━━━━━ DATA LINES ━━━━━

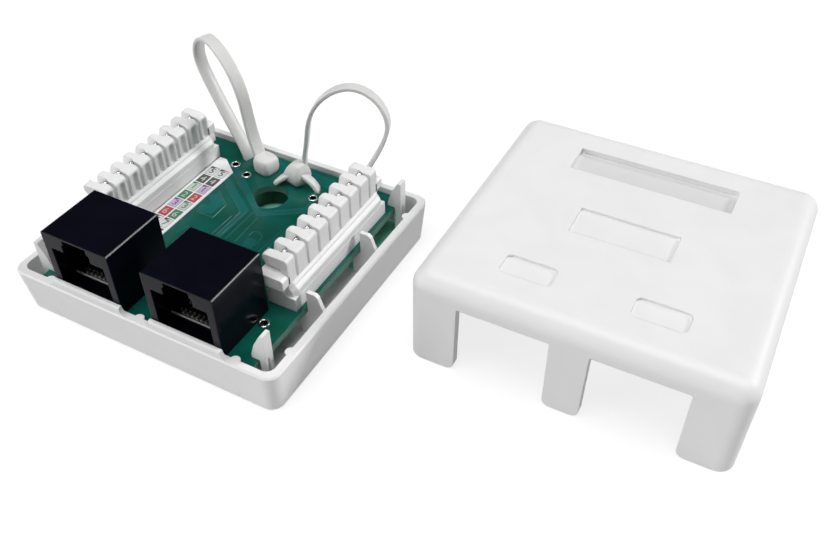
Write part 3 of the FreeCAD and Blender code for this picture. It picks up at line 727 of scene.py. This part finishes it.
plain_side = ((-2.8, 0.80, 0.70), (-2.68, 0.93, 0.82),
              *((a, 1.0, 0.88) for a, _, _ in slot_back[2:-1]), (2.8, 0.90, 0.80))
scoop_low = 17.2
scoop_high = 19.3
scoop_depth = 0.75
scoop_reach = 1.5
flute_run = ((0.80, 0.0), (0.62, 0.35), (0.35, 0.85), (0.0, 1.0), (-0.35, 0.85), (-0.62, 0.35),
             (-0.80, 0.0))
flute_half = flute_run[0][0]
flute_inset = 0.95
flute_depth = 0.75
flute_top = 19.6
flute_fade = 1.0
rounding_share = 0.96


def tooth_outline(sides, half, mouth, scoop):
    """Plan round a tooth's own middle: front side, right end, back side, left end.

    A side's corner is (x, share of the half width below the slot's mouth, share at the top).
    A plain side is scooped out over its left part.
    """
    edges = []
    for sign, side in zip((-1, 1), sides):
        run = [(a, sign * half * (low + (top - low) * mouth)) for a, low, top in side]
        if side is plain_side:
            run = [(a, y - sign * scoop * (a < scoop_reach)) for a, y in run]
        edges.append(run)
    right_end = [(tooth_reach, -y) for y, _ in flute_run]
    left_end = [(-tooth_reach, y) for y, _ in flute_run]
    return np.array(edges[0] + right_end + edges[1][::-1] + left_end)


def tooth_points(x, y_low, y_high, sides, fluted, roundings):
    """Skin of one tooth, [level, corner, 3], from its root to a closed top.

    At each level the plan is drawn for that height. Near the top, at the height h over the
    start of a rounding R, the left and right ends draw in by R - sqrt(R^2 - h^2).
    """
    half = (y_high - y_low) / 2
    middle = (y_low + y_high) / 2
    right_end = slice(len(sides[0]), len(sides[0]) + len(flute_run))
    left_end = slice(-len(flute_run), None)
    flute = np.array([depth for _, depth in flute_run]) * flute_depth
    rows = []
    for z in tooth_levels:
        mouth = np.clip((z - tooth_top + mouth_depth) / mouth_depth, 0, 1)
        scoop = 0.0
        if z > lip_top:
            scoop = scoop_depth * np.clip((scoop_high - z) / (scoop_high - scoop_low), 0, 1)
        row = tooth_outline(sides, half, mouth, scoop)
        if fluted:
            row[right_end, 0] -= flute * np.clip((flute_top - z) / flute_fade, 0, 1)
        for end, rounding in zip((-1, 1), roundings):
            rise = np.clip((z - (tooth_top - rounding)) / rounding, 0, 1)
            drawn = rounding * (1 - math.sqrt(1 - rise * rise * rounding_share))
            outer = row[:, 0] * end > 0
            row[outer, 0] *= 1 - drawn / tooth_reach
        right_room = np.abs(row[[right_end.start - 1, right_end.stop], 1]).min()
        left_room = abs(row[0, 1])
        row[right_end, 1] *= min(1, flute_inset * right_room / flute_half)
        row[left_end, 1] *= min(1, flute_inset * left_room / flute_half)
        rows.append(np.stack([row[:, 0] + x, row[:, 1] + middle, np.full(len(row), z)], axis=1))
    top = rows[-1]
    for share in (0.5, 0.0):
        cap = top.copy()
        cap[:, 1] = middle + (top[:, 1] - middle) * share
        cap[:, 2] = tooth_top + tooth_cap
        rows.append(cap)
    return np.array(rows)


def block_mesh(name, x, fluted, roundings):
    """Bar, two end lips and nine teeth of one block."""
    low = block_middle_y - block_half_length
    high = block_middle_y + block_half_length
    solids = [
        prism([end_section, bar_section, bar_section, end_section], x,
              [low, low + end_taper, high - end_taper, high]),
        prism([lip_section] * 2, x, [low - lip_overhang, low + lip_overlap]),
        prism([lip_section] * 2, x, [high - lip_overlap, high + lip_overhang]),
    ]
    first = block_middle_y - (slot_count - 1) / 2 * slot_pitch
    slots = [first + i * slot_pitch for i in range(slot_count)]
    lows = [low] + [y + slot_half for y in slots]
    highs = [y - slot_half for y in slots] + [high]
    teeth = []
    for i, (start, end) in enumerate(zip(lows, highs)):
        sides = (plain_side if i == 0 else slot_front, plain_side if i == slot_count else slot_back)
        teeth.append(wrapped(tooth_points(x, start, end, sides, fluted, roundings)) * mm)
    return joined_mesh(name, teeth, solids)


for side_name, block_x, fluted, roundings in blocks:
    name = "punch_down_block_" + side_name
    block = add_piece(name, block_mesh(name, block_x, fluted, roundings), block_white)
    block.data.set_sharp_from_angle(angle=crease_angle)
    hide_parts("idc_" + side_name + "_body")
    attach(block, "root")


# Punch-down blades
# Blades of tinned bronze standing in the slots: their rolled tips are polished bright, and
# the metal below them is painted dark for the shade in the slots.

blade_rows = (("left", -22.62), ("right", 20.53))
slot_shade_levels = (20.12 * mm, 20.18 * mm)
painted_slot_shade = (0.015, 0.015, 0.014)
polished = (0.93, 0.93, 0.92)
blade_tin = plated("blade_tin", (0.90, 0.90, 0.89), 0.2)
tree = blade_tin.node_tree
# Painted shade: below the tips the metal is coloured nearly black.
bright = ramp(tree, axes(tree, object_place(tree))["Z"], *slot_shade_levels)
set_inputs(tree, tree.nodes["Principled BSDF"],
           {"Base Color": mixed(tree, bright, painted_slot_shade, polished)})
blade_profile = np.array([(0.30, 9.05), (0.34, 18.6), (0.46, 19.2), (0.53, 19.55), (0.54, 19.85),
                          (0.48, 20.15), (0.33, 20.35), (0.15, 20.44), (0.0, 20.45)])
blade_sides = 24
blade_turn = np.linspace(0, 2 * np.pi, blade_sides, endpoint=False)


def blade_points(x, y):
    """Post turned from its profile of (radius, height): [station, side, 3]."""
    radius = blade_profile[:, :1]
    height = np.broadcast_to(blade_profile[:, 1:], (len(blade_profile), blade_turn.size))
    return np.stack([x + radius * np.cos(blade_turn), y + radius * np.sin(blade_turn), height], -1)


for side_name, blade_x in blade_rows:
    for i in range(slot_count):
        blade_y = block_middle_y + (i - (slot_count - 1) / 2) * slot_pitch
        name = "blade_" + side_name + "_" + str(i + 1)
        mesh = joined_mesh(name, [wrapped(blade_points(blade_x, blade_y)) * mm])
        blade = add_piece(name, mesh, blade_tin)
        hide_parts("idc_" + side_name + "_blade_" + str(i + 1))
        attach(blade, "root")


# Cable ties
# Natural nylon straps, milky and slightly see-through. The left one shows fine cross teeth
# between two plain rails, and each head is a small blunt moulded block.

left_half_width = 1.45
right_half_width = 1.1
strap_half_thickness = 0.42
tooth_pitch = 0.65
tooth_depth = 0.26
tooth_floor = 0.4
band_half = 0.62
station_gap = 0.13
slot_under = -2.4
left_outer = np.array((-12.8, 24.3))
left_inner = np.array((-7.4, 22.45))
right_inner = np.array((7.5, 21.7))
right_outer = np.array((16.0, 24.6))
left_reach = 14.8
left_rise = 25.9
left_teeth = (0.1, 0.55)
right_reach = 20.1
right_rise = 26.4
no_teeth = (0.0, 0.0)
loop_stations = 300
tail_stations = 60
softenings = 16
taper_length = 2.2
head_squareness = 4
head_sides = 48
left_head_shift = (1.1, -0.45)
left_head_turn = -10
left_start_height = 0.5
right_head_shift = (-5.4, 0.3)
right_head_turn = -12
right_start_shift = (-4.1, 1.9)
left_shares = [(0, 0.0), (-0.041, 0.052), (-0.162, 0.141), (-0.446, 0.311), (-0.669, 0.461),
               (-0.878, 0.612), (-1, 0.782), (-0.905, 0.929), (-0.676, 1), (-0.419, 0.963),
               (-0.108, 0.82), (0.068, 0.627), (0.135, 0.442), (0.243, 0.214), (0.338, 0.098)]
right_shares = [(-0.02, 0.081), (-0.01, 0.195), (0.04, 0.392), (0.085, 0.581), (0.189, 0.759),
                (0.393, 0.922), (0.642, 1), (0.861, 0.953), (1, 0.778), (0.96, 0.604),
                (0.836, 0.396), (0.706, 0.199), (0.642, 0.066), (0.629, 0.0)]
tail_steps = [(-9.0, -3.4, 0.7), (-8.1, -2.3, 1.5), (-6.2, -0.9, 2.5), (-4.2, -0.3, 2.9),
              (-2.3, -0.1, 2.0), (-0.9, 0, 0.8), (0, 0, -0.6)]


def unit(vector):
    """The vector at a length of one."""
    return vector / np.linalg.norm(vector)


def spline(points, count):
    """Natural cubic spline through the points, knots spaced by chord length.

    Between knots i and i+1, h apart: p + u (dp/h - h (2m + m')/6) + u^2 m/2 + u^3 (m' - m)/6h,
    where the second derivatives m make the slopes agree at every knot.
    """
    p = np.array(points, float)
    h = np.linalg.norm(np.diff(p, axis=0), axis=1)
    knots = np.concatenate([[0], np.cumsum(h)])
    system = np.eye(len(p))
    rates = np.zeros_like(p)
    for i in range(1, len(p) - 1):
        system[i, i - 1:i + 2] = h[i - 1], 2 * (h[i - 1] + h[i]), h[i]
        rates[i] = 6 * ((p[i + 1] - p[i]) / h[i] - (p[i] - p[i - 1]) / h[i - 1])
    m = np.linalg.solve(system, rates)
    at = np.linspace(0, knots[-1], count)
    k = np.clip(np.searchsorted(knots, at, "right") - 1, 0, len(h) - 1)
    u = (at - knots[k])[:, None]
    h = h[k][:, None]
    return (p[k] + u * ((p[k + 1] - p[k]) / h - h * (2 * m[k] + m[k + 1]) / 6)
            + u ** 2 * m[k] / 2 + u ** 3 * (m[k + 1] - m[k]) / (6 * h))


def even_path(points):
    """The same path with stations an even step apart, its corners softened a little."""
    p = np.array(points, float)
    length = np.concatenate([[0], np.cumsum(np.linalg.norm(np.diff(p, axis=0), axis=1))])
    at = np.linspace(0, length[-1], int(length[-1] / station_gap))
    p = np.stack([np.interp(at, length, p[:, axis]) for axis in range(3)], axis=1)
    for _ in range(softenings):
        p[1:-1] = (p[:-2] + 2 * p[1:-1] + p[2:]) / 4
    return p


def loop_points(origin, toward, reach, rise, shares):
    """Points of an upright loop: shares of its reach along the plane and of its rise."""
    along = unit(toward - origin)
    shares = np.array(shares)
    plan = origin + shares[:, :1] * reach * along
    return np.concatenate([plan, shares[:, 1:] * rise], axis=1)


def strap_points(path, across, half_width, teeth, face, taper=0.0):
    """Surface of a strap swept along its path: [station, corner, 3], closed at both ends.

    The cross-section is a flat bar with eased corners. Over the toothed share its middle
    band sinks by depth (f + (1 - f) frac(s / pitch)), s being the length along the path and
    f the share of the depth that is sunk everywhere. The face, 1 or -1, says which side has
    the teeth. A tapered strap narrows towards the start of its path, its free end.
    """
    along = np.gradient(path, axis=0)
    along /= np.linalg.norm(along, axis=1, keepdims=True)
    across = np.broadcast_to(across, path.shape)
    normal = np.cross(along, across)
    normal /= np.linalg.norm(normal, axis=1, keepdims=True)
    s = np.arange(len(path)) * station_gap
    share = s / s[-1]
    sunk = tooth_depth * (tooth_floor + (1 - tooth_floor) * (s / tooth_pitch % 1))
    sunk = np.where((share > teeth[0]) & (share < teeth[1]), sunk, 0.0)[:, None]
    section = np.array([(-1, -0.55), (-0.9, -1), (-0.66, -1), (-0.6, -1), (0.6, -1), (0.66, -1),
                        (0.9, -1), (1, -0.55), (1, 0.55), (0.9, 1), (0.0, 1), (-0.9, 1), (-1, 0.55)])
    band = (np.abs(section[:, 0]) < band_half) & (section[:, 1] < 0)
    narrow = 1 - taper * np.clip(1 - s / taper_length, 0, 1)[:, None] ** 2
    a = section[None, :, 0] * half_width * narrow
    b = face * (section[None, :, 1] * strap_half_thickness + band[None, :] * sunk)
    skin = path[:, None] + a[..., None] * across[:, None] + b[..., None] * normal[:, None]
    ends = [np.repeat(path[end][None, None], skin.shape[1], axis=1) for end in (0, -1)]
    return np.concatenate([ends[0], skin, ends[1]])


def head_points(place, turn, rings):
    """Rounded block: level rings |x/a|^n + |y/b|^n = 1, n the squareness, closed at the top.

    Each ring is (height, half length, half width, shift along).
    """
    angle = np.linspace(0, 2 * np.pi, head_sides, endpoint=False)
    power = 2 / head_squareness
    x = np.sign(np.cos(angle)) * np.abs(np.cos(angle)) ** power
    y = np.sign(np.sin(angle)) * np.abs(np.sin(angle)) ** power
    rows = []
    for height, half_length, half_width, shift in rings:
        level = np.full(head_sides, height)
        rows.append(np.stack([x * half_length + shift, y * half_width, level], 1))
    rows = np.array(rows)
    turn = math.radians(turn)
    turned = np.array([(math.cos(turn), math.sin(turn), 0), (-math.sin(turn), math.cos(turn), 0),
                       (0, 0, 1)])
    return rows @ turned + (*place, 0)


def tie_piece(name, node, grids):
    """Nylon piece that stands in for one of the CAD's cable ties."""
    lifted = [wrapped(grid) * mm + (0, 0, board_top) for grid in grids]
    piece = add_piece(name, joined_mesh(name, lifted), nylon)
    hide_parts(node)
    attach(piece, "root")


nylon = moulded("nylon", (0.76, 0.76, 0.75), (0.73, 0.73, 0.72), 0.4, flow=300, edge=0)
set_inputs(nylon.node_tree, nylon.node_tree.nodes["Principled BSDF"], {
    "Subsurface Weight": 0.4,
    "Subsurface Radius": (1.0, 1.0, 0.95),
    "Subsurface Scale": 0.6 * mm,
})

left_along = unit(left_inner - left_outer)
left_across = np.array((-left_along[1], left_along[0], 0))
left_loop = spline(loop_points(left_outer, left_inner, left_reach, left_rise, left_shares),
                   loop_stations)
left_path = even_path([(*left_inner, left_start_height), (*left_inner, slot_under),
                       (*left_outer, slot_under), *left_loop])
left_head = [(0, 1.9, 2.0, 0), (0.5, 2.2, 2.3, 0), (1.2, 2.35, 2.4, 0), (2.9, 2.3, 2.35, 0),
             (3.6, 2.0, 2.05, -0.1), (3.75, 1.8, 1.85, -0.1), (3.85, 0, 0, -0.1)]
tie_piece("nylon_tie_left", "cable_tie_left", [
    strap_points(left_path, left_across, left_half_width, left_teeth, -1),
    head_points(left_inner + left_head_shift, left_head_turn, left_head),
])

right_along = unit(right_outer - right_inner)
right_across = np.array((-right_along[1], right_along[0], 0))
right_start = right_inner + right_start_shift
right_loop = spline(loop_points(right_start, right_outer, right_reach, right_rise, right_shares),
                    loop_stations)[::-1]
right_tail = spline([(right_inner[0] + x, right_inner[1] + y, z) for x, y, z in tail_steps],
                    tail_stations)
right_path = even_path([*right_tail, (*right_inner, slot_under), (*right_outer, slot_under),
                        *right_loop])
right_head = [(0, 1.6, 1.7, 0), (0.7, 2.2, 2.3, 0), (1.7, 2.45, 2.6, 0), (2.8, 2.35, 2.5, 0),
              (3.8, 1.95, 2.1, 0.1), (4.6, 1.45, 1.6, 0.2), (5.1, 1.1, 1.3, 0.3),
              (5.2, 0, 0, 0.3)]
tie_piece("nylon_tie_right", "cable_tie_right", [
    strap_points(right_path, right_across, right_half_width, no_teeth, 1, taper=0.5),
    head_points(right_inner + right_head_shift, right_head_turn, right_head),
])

━━━━━

• **WHAT IS NEEDED**:
Verbatim output is expected for the lines from the start of the data to the line in which "side, left end." appears, both included.

• **REPLY**:
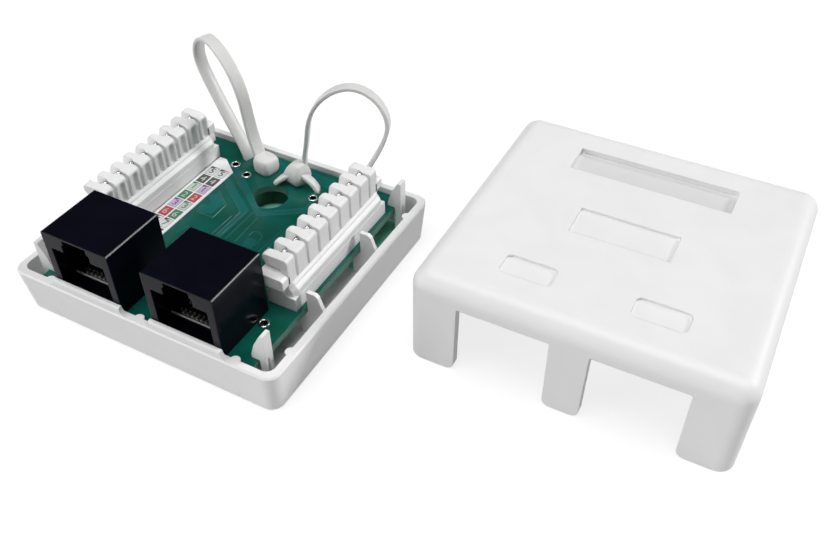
Write part 3 of the FreeCAD and Blender code for this picture. It picks up at line 727 of scene.py. This part finishes it.
plain_side = ((-2.8, 0.80, 0.70), (-2.68, 0.93, 0.82),
              *((a, 1.0, 0.88) for a, _, _ in slot_back[2:-1]), (2.8, 0.90, 0.80))
scoop_low = 17.2
scoop_high = 19.3
scoop_depth = 0.75
scoop_reach = 1.5
flute_run = ((0.80, 0.0), (0.62, 0.35), (0.35, 0.85), (0.0, 1.0), (-0.35, 0.85), (-0.62, 0.35),
             (-0.80, 0.0))
flute_half = flute_run[0][0]
flute_inset = 0.95
flute_depth = 0.75
flute_top = 19.6
flute_fade = 1.0
rounding_share = 0.96


def tooth_outline(sides, half, mouth, scoop):
    """Plan round a tooth's own middle: front side, right end, back side, left end.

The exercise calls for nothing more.